HUD to start over on mortgage reform

Better right than fast, secretary says

By MICHELE DERUS
journalsentinel.com

America needs stronger governance of home-mortgage transactions, but reform must be from the ground up, U.S. Housing and Urban Development Secretary Alphonso Jackson said Monday.

With that simple statement, Jackson completed his agency's March 2004 rejection of a sweeping mortgage-reform package introduced several years ago that would have required lenders to more fully disclose fees, charges and restrictions.

"HUD's job right now is to listen to you," Jackson said Monday of his commitment to gauge public opinion. "We begin today," he said in a teleconference with the media.

The now-defunct plan was on the brink of enactment last year when Jackson, then acting secretary, shelved it. At the time, he cited a need for further review and denied the move was meant to pacify Congressional critics who were stalling his nomination as HUD secretary.

HUD predicted its reform plan would save consumers $8 billion a year partly through industry efficiencies and by streamlining the loan application process.

"The plan is not dead," Jackson said then.

The plan is dead, Jackson spokesman Brian E. Sullivan said Monday.

"We're wiping the blackboard clean and starting fresh," Sullivan said.

Sullivan was left to field a barrage of new reporters' questions when Jackson disconnected from media lines right after his brief statement.

"Everybody understands that buying a house today is too complicated," Sullivan said. "When people are told at the closing that they owe hundreds and sometimes thousands of dollars more than they thought, that's a problem. Sometimes there are legitimate reasons for that. But there's also room for greater clarity."

With $55 billion a year in annual mortgage fees at stake, "the devil is in the details," Jackson said in a teleconference media call Monday. "I am more concerned with doing this right than doing it fast."

Starting July 14 in Washington, D.C., the HUD secretary said his agency will host at least six invitation-only discussions around the nation to gauge consumer and industry group opinion on mortgage reform.

The only Midwest session is Aug. 4 in Chicago. No time and site were immediately available.

HUD's authority to alter mortgage lending practices stems from the 1974 Real Estate Settlement and Procedures Act.
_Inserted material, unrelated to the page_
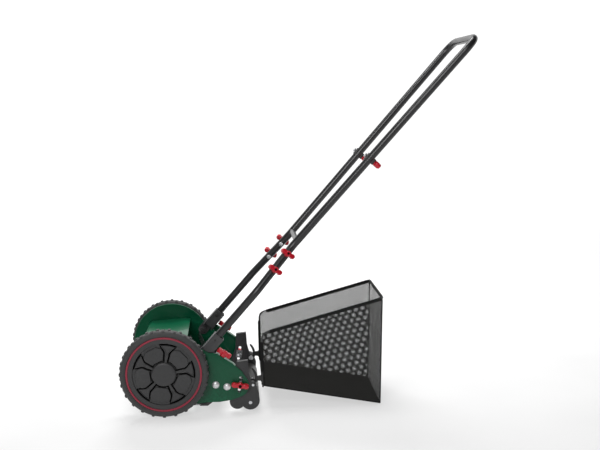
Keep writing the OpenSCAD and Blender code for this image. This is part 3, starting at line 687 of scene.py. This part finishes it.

The Mortgage Bankers Association, a Washington trade group representing 2,900 real estate finance firms, issued a statement late Monday applauding Jackson's "collaborative approach" and agreeing with the HUD secretary that "any changes to RESPA should be done right, not fast."

No one at Consumer Federation of America or the Association of Community Organizations for Reform Now, two Washington-based public interest groups involved in the mortgage-reform issue, could be reached for comment Monday.

Because its potential fiscal impact exceeds $100 million, Sullivan said, Congress will be consulted on any new HUD rules, although they do not require Congressional approval.